Lanson-BCC boss Bruno Paillard has always made much of his company’s mix of brands – from cheap and cheerful Chanoine to boutique houses like Philipponnat. While the likes of Chanoine and Boizel generated renewed volumes in 2010, the company’s higher-margin cuvées are returning to growth in 2011. 

Vranken-Pommery Monopole arguably lacks Lanson’s extreme versatility, but the owner of Pommery, Vranken and Heidsieck Monopole showed a similar performance in its third quarter, with Champagne revenues rising 5.3% and reporting “substantial” growth for Vranken and its vintage cuvées Diamant and Demoiselle. 

More importantly for the company’s long-term strategic plan – it is currently undergoing a restructuring process due to last into 2014 – sales at its foreign distribution subsidiaries were up 15.8%, exploiting what it described as “the positive trend in Champagne sales on every continent”. 

Perhaps the surest sign of the return of value to the Champagne sector comes with Laurent-Perrier, the major house worst affected by the economic downturn, thanks to an ill-timed repositioning exercise which enforced large-scale price hikes on the markets just as boom was turning to bust. 

The company’s last fiscal year, which closed on 31 March, was characterised by rebuilding volumes at the partial expense of margins, but this trend was reversed in the first quarter of fiscal 2012 (to the end of June 2011). 

Here an 11.5% revenue increase represented a deceleration on the previous year’s growth figure, but came despite a 2% decrease in volumes – in other words, the company is selling more Champagne at higher prices. 

Elsewhere in Champagne, there is much brand rebuilding work going on as the region catches its breath after a turbulent few years on the main markets. 

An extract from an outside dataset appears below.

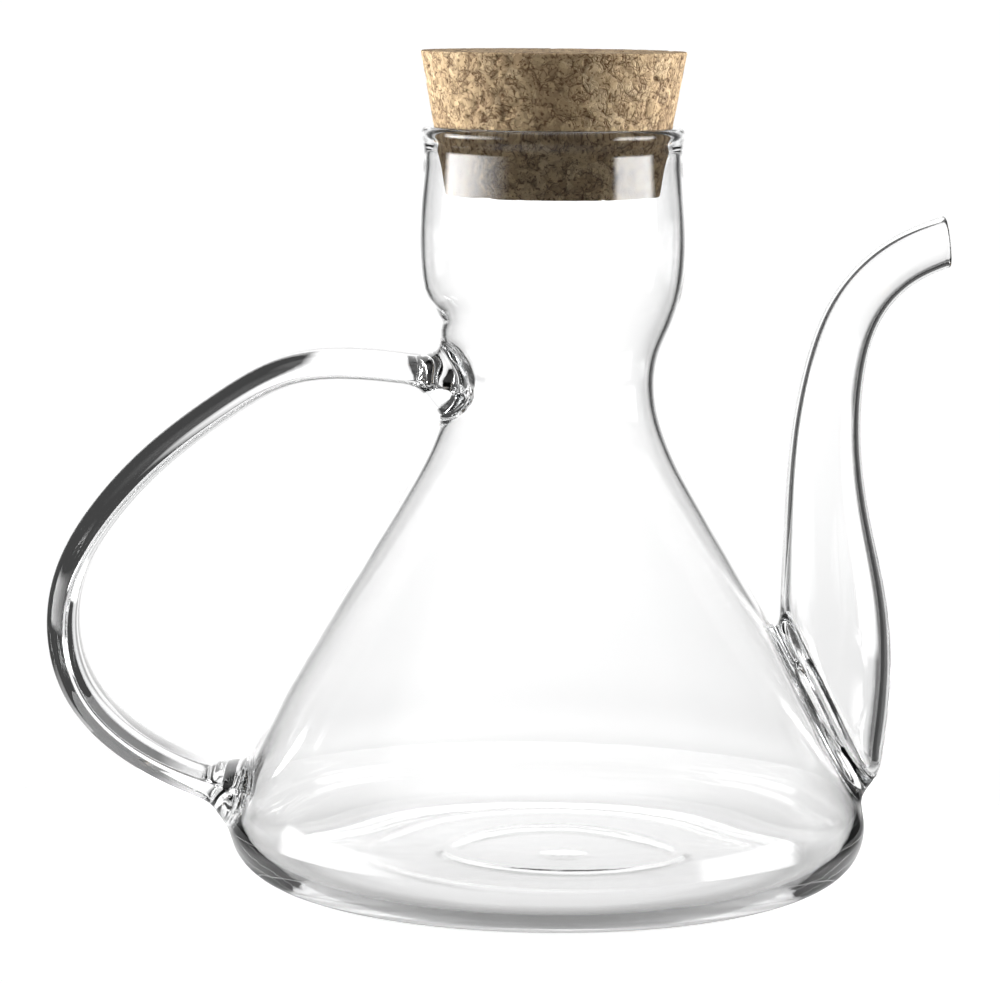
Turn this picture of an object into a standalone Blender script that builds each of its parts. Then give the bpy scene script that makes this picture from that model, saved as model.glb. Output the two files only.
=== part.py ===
"""A glass oil pourer, at its real size in metres.

A blown flask carries a curved pouring spout and a flat strap handle, fused into one piece of clear
glass. A tapered cork stands in its mouth. Heights are measured from the surface the flask stands on,
and places along X from the flask's own axis: the spout is at +X and the handle at -X.
"""

import math

import bmesh
import bpy

# The flask: outside radii, heights and the thickness of its glass
BODY_RADIUS = 0.0600
BODY_HEIGHT = 0.0095
FOOT_RADIUS = 0.0500
PUNT_RADIUS = 0.0440
PUNT_HEIGHT = 0.0016
PUNT_BULGE = 0.8  # share of the punt's height that is left half way out
RIM_RADIUS = 0.0243
RIM_HEIGHT = 0.1403
RIM_BEAD = 0.0032
RIM_EDGE = 0.0006
MOUTH_RADIUS = 0.02245
WALL = 0.0019
FLOOR_HEIGHT = 0.0044
FLOOR_RADIUS = 0.0480
FLASK_STEPS = 48
WALL_STEPS = 4
CORNER_STEPS = 5

# Stations up the outside of the flask: radius, height, and the radius gained for each unit of height
FLASK_STATIONS = (
    (BODY_RADIUS, BODY_HEIGHT, 0.0),
    (0.0506, 0.0320, -0.58),
    (0.0222, 0.0812, -0.55),
    (0.0195, 0.0912, 0.0),
    (0.0230, 0.1050, 0.37),
    (0.0251, 0.1190, 0.0),
    (0.0241, RIM_HEIGHT - RIM_BEAD, -0.03),
)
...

Champagne Thiénot continues its work on rejuvenating its marquee Canard-Duchêne brand, unveiling a new communications platform and advertising campaign this year, revolving around the “Noble by Nature” strapline. 

As well as repackaged classic cuvées under the Authentic name, there is a new set of Grandes Cuvées grouped under the Charles VII sub-brand – all designed to exploit the strong underlying awareness of the Canard-Duchêne name, especially in France. 

Meanwhile, Champagne Jacquart’s somewhat haphazard approach of recent years – the brand was premium in some markets and volume-driven in others – has been consolidated with a new, premium-focused and streamlined product range. 

Under managing director Laurent Reinteau, the Alliance Champagne-owned brand is also diversifying, acquiring rival Champagne Montaudon in 2010, and refining its distribution arrangements, signing a UK deal with premium importer Enotria. 

It’s a similar story at the other main co-operative-owned Champagne brand, Nicolas Feuillatte, which is currently in the midst of a top-to-toe revision of its entire range, including a wholesale repackaging exercise. 

The idea, says CEO Dominique Pierre, is to “maintain our contemporary character, but also give consumers an idea of Champagne’s inherent fame”.